By mid-2004, the problem had become serious. Without enough workers, many of the companies found themselves unable to fill orders. Some made plans to move inland, where recruiting would be easier. In an effort to keep them where they were, local governments joined the companies in their recruiting efforts.

 

In the Pearl River Delta, migrant workers struck for their legal rights. According to Dr. Liu Kaiming, head of the Shenzhen Modern Society Observation Institute, at least three strikes involving 2,000 to 3,000 workers each occurred in Shenzhen in the past year.

 

Liu says that many of today's migrant workers are better educated than those of years past, and more than a few are junior college or technical school graduates.

 

Unlike their silent, docile predecessors, the current generation of migrant workers has access to new telecommunication technologies, such as mobile phone SMS, and they know how to use it. If they aren't already familiar with safeguards for their rights and interests, they can find out.

 

Today's migrant workers are not merely scrounging for a full rice bowl in the cities. They want their due political, economic and social rights as well. Researcher Wang Chunguang of CASS said that they are looking for the same treatment as their urban peers: higher salary, improved working and living conditions, basic social security and the right to education for their children.

 

In the past, their requests for such basic compensation received not even a modicum of consideration. But since Premier Wen Jiabao began pressing for timely payment of wages in October 2003, many workers have received their salaries long held in arrears. Zhejiang, Shandong and Guangdong provinces have raised their minimum wages.

 

Overall, the structure of employers and migrant workers remain unchanged: capital strong, labor weak.
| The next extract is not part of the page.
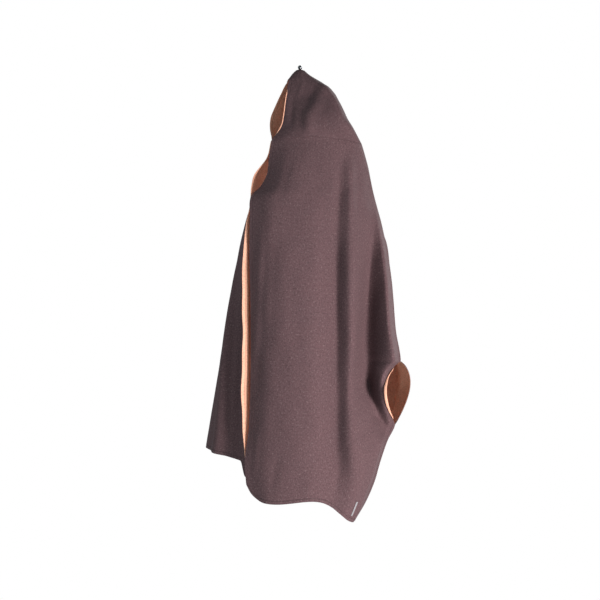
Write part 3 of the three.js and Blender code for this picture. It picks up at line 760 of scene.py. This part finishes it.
class Value:
    def __init__(self, finish, socket):
        self.finish, self.socket = finish, socket

    def sum_with(self, operation, other, swapped=False):
        pair = (other, self) if swapped else (self, other)
        return self.finish.node("ShaderNodeMath", {0: pair[0], 1: pair[1]}, operation=operation)

    def __add__(self, other):
        return self.sum_with("ADD", other)

    def __mul__(self, other):
        return self.sum_with("MULTIPLY", other)

    def __sub__(self, other):
        return self.sum_with("SUBTRACT", other)

    def __rsub__(self, other):
        return self.sum_with("SUBTRACT", other, swapped=True)

    def sin(self):
        return self.finish.node("ShaderNodeMath", {0: self}, operation="SINE")

    def clamp(self, low, high, to_low=0.0, to_high=1.0):
        return self.finish.node("ShaderNodeMapRange", {
            "Value": self, "From Min": low, "From Max": high, "To Min": to_low, "To Max": to_high},
            interpolation_type="SMOOTHSTEP")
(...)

But the influence of the migrant workers on the nation should not be underestimated. In the past 20 years, they have been a silent force pushing forward China’s economic and social reforms. They have accelerated the nation's shift from a planned to a market economy, and their migration to the cities dealt a fatal blow to the old, restrictive residence registration system.

 

In 1984, China saw the first migrant workers appear in its cities. In 2004, the first shortage appeared. These workers have become a new social stratum, rooted in cities and essential to urban economic and social development. And they are becoming a force to be reckoned with.